Given exercise => Search the data for the string "down" and gather each line it is in.

Records to process =>
** BEGIN **
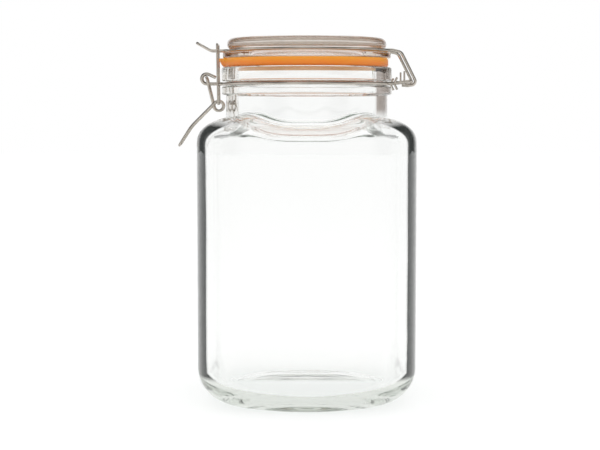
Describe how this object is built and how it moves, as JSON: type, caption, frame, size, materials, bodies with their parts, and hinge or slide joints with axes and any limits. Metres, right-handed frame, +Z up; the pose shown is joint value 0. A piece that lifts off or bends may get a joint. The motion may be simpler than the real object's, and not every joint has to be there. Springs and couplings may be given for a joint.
{
  "type": "clip-top jar",
  "caption": "Square clear glass storage jar with a round neck, a hinged glass lid on an orange rubber seal and a wire lever clip.",
  "frame": {"origin": "on the axis of the jar, in the plane that its foot stands on", "axes": "+Z up along the jar's axis, -Y out of the front face, -X towards the clip, +X towards the lid's hinge"},
  "size_m": [0.1337, 0.1218, 0.2026],
  "materials": {
    "clear_glass": "clear, smooth",
    "lid_glass": "clear, smooth",
    "orange_rubber": "satin rubber",
    "steel_wire": "drawn wire, bright"
  },
  "bodies": {
    "jar": {"glass_jar": "clear_glass", "neck_wire": "steel_wire"},
    "lid": {"glass_lid": "lid_glass", "seal": "orange_rubber", "lid_wire": "steel_wire"},
    "lever": {"lever": "steel_wire"},
    "bail": {"bail": "steel_wire"}
  },
  "joints": [
    {"name": "lid_hinge", "type": "hinge", "parent": "jar", "child": "lid", "pos_m": [0.058, 0, 0.17855], "axis": [0, 1, 0], "range_deg": [0, 210]},
    {"name": "lever_pivot", "type": "hinge", "parent": "jar", "child": "lever", "pos_m": [-0.0564, 0, 0.18095], "axis": [0, 1, 0], "range_deg": [0, 165]},
    {"name": "bail_swing", "type": "hinge", "parent": "lever", "child": "bail", "pos_m": [-0.0497, 0, 0.166], "axis": [0, 1, 0], "range_deg": [-102.8, 0.5]}
  ],
  "couplings": [
    {"joint": "bail_swing", "follows": "lever_pivot", "ratio": -0.62}
  ]
}
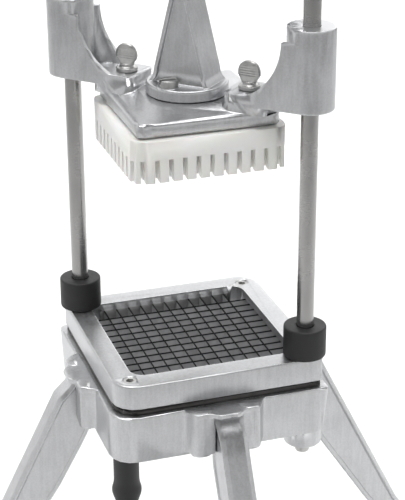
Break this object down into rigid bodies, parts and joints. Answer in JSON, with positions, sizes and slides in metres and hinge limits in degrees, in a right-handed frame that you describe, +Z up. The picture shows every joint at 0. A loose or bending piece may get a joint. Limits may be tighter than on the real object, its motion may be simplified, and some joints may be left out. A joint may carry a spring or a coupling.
{
  "type": "french fry cutter",
  "caption": "Hand-lever vegetable cutter: a lever drives a fingered pusher block down guide rods through a square blade grid on a base with splayed legs and suction feet.",
  "frame": {"origin": "on the surface that the feet stand on, under the centre of the square base", "axes": "+X to the right along the front side of the base, +Y from the front leg to the back leg, +Z up; the lever's handle rises over the front left corner, half way between -X and -Y"},
  "size_m": [0.428, 0.428, 0.7552],
  "materials": {
    "cast_aluminium": "satin cast, machined edges",
    "polished_steel": "ground and polished",
    "plated_steel": "bright zinc plate",
    "blade_steel": "dark satin",
    "black_rubber": "matt moulded",
    "white_nylon": "moulded, slightly glossy",
    "bronze": "turned"
  },
  "bodies": {
    "base": {"base_body": "cast_aluminium", "clamp_ring": "cast_aluminium", "leg_front": "cast_aluminium", "leg_right": "cast_aluminium", "leg_back": "cast_aluminium", "leg_left": "cast_aluminium", "top_yoke": "cast_aluminium", "guide_rod_left": "polished_steel", "guide_rod_right": "polished_steel", "rod_nut_left": "polished_steel", "rod_nut_right": "polished_steel", "fulcrum_pin": "polished_steel", "ring_screw_front": "plated_steel", "ring_screw_back": "plated_steel", "leg_screw_front": "plated_steel", "leg_screw_right": "plated_steel", "leg_screw_back": "plated_steel", "leg_screw_left": "plated_steel", "rod_screw_left": "plated_steel", "rod_screw_right": "plated_steel", "rod_washer_left": "plated_steel", "rod_washer_right": "plated_steel", "rod_screw_washer_left": "plated_steel", "rod_screw_washer_right": "plated_steel", "fulcrum_pin_washer_left": "plated_steel", "fulcrum_pin_washer_right": "plated_steel", "fulcrum_pin_clip": "plated_steel", "blade_frame": "blade_steel", "blade_grid": "blade_steel", "suction_foot_front": "black_rubber", "suction_foot_right": "black_rubber", "suction_foot_back": "black_rubber", "suction_foot_left": "black_rubber", "stop_bumper_left": "black_rubber", "stop_bumper_right": "black_rubber"},
    "head": {"head_casting": "cast_aluminium", "tower": "cast_aluminium", "lever_pin": "polished_steel", "tower_bolt_front": "plated_steel", "tower_bolt_back": "plated_steel", "lever_pin_washer_left": "plated_steel", "lever_pin_washer_right": "plated_steel", "lever_pin_clip": "plated_steel", "pusher_block": "white_nylon", "guide_bush_left": "bronze", "guide_bush_right": "bronze", "block_insert_left": "bronze", "block_insert_right": "bronze"},
    "lever": {"lever_plate_left": "cast_aluminium", "lever_plate_right": "cast_aluminium", "handle_bar": "polished_steel", "handle_bolt_rear": "plated_steel", "handle_bolt_front": "plated_steel", "handle_nut_rear": "plated_steel", "handle_nut_front": "plated_steel", "handle_grip": "black_rubber"},
    "thumb_left": {"thumb_screw_left": "plated_steel"},
    "thumb_right": {"thumb_screw_right": "plated_steel"}
  },
  "joints": [
    {"name": "head_slide", "type": "slide", "parent": "base", "child": "head", "axis": [0, 0, 1], "range_m": [-0.159, 0.008]},
    {"name": "lever_swing", "type": "hinge", "parent": "base", "child": "lever", "pos_m": [0.09546, 0.09546, 0.52005], "axis": [-0.7071, 0.7071, 0], "range_deg": [-61.6, 3.19]},
    {"name": "thumb_turn_left", "type": "hinge", "parent": "head", "child": "thumb_left", "pos_m": [-0.03324, 0.03324, 0.47], "axis": [0, 0, 1], "continuous": true},
    {"name": "thumb_turn_right", "type": "hinge", "parent": "head", "child": "thumb_right", "pos_m": [0.03324, -0.03324, 0.47], "axis": [0, 0, 1], "continuous": true}
  ],
  "couplings": [
    {"joint": "lever_swing", "follows": "head_slide", "rad_per_m": 6.7503}
  ]
}
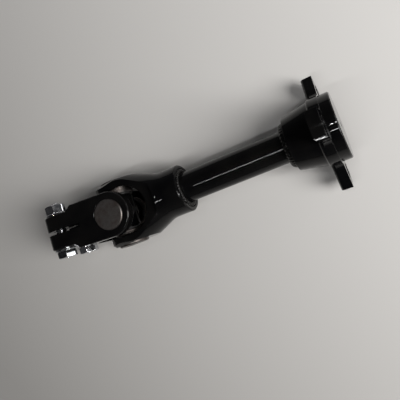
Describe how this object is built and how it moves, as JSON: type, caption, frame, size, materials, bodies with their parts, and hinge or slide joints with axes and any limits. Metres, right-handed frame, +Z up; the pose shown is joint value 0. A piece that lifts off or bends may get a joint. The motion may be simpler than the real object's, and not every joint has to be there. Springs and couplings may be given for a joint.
{
  "type": "universal joint shaft",
  "caption": "Short steering shaft: slit clamp yoke with cross bolts, cross joint in needle bearings, fork yoke, welded tube and lugged flange with a spigot, black painted steel.",
  "frame": {"origin": "centre of the flat face that the flange's three lugs bolt up with, on the shaft's axis", "axes": "+Z up as the part lies at rest on the two lower lugs and flat on the clamp yoke, +X from the joint to the flange along the shaft seen from above, +Y to the left seen from the joint"},
  "size_m": [0.2217, 0.0774, 0.0683],
  "materials": {
    "black_paint": "gloss black",
    "painted_weld": "gloss black over a rippled bead",
    "cap_steel": "plain drawn steel, dulled",
    "ground_steel": "ground",
    "zinc_plate": "zinc plated",
    "seal_rubber": "matte",
    "pad_plastic": "plain"
  },
  "bodies": {
    "shaft": {"fork_yoke": "black_paint", "shaft_tube": "black_paint", "weld_fork_end": "painted_weld", "weld_flange_end": "painted_weld", "coupling_flange": "black_paint", "bearing_cup_fork_left": "cap_steel", "needle_rollers_fork_left": "ground_steel", "thrust_pad_fork_left": "pad_plastic", "bearing_cup_fork_right": "cap_steel", "needle_rollers_fork_right": "ground_steel", "thrust_pad_fork_right": "pad_plastic"},
    "cross": {"cross_spider": "ground_steel", "seal_fork_left": "seal_rubber", "seal_fork_right": "seal_rubber", "seal_clamp_upper": "seal_rubber", "seal_clamp_lower": "seal_rubber"},
    "clamp": {"clamp_yoke": "black_paint", "bearing_cup_clamp_upper": "cap_steel", "needle_rollers_clamp_upper": "ground_steel", "thrust_pad_clamp_upper": "pad_plastic", "bearing_cup_clamp_lower": "cap_steel", "needle_rollers_clamp_lower": "ground_steel", "thrust_pad_clamp_lower": "pad_plastic", "pinch_bolt_upper": "zinc_plate", "pinch_nut_upper": "zinc_plate", "washer_upper_head": "zinc_plate", "washer_upper_nut": "zinc_plate", "pinch_bolt_lower": "zinc_plate", "pinch_nut_lower": "zinc_plate", "washer_lower_head": "zinc_plate", "washer_lower_nut": "zinc_plate"}
  },
  "joints": [
    {"name": "fork_hinge", "type": "hinge", "parent": "shaft", "child": "cross", "pos_m": [-0.15636, 0, -0.00363], "axis": [0, 1, 0], "range_deg": [-25.3, 22.7]},
    {"name": "clamp_hinge", "type": "hinge", "parent": "cross", "child": "clamp", "pos_m": [-0.15636, 0, -0.00363], "axis": [0, 0, 1], "range_deg": [-21.3, 26.7]}
  ]
}
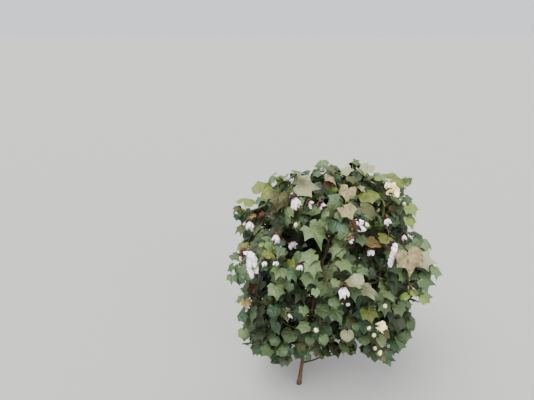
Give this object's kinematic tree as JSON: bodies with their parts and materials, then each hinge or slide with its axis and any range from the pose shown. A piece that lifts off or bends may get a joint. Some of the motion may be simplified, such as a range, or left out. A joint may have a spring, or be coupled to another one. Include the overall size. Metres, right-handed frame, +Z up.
{
  "type": "cotton plant",
  "caption": "Rooted cotton plant: a slender leaning woody stem with upswept side boughs that carry an uneven, column-shaped crown of foliage masses.",
  "frame": {"origin": "centre of the flat cut through the main stem at ground level", "axes": "+Z up from the ground; the stem leans towards +X, the viewer's right; +Y points away from the viewer"},
  "size_m": [0.7804, 0.7624, 1.1228],
  "materials": {
    "stem_bark": "rough, matt brown bark, ridged lengthwise",
    "bough_bark": "matt reddish-brown bark, finely ridged",
    "lower_foliage": "soft satin leaf, dark bluish green",
    "upper_foliage": "soft satin leaf, mid green",
    "young_foliage": "soft satin leaf, yellowish green",
    "cotton_lint": "matt white fluffed fibre with a faint mauve shade in its hollows",
    "dry_burr": "dry, half-matt purple-brown husk, wrinkled",
    "dry_foliage": "matt, crumpled dry leaf, tan to russet",
    "green_fruit": "waxy green skin with dark dots",
    "petal": "soft cream petal"
  },
  "bodies": {
    "root": {"bough_high_back": "bough_bark", "bough_high_back_left": "bough_bark", "bough_high_front": "bough_bark", "bough_high_front_left": "bough_bark", "bough_high_front_right": "bough_bark", "bough_high_right": "bough_bark", "bough_low_back_left": "bough_bark", "bough_low_back_right": "bough_bark", "bough_low_front_left": "bough_bark", "bough_low_right": "bough_bark", "bough_mid_back_left": "bough_bark", "bough_mid_back_right": "bough_bark", "bough_mid_front": "bough_bark", "bough_mid_front_right": "bough_bark", "bough_mid_left": "bough_bark", "bough_mid_right": "bough_bark", "bough_top_back": "bough_bark", "bough_top_front": "bough_bark", "bough_top_left": "bough_bark", "bough_top_right": "bough_bark", "leaves_crown_tip": "young_foliage", "leaves_high_back": "upper_foliage", "leaves_high_back_left": "upper_foliage", "leaves_high_front": "upper_foliage", "leaves_high_front_left": "upper_foliage", "leaves_high_front_right": "upper_foliage", "leaves_high_right": "upper_foliage", "leaves_low_back_left": "lower_foliage", "leaves_low_back_right": "lower_foliage", "leaves_low_front_left": "lower_foliage", "leaves_low_right": "lower_foliage", "leaves_mid_back_left": "lower_foliage", "leaves_mid_back_right": "lower_foliage", "leaves_mid_front": "lower_foliage", "leaves_mid_front_right": "lower_foliage", "leaves_mid_left": "lower_foliage", "leaves_mid_right": "lower_foliage", "leaves_top_back": "young_foliage", "leaves_top_front": "young_foliage", "leaves_top_left": "young_foliage", "leaves_top_right": "young_foliage", "main_stem": "stem_bark"}
  },
  "joints": []
}
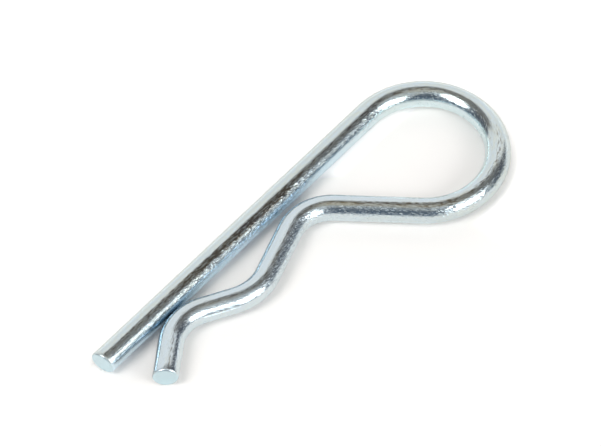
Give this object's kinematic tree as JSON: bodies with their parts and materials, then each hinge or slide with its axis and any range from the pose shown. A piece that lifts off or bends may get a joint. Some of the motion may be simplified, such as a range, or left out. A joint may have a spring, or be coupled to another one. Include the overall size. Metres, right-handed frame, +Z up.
{
  "type": "hitch clip pin",
  "caption": "R-shaped spring clip bent from one round wire: a straight leg, a teardrop eye and a wavy leg whose hollow snaps round a shaft.",
  "frame": {"origin": "on the ground under the middle of the clip's outer box, with the clip lying flat", "axes": "+X along the straight leg from its cut end to the eye, +Y towards the straight leg, +Z up through the eye"},
  "size_m": [0.0752, 0.0264, 0.004],
  "materials": {
    "zinc_plated_wire": "bright zinc plate, clear passivated, over drawn spring wire"
  },
  "bodies": {
    "root": {"clip_wire": "zinc_plated_wire"}
  },
  "joints": []
}
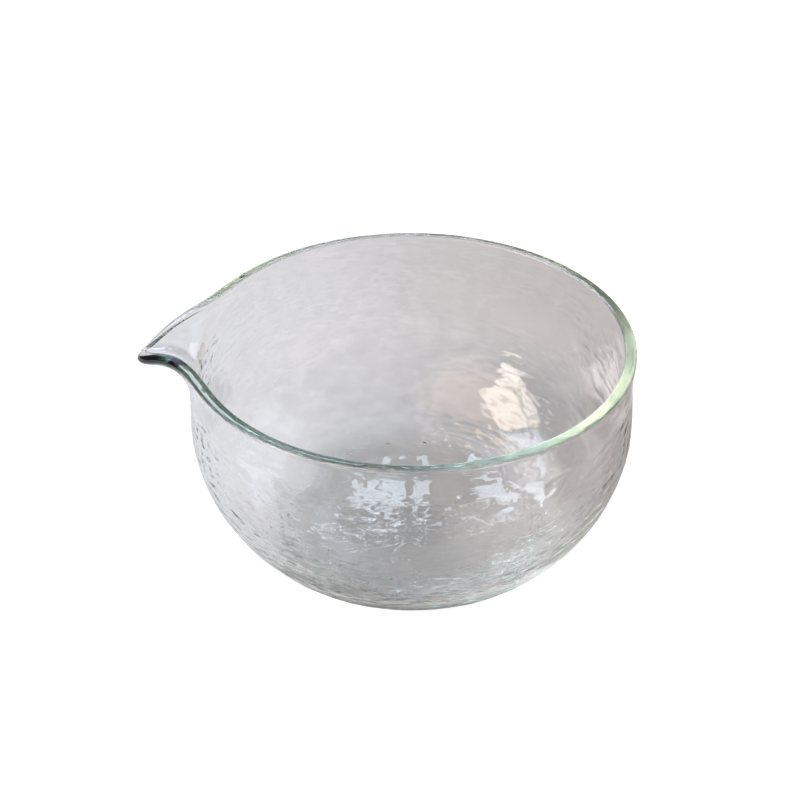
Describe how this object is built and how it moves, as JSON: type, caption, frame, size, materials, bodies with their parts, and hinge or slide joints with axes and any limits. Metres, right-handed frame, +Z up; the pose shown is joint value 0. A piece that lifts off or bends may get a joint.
** END **
Task solution =>
Break this object down into rigid bodies, parts and joints. Answer in JSON, with positions, sizes and slides in metres and hinge limits in degrees, in a right-handed frame that you describe, +Z up. The picture shows every joint at 0. A loose or bending piece may get a joint. Limits may be tighter than on the real object, its motion may be simplified, and some joints may be left out. A joint may carry a spring or a coupling.
  "caption": "Hand-lever vegetable cutter: a lever drives a fingered pusher block down guide rods through a square blade grid on a base with splayed legs and suction feet.",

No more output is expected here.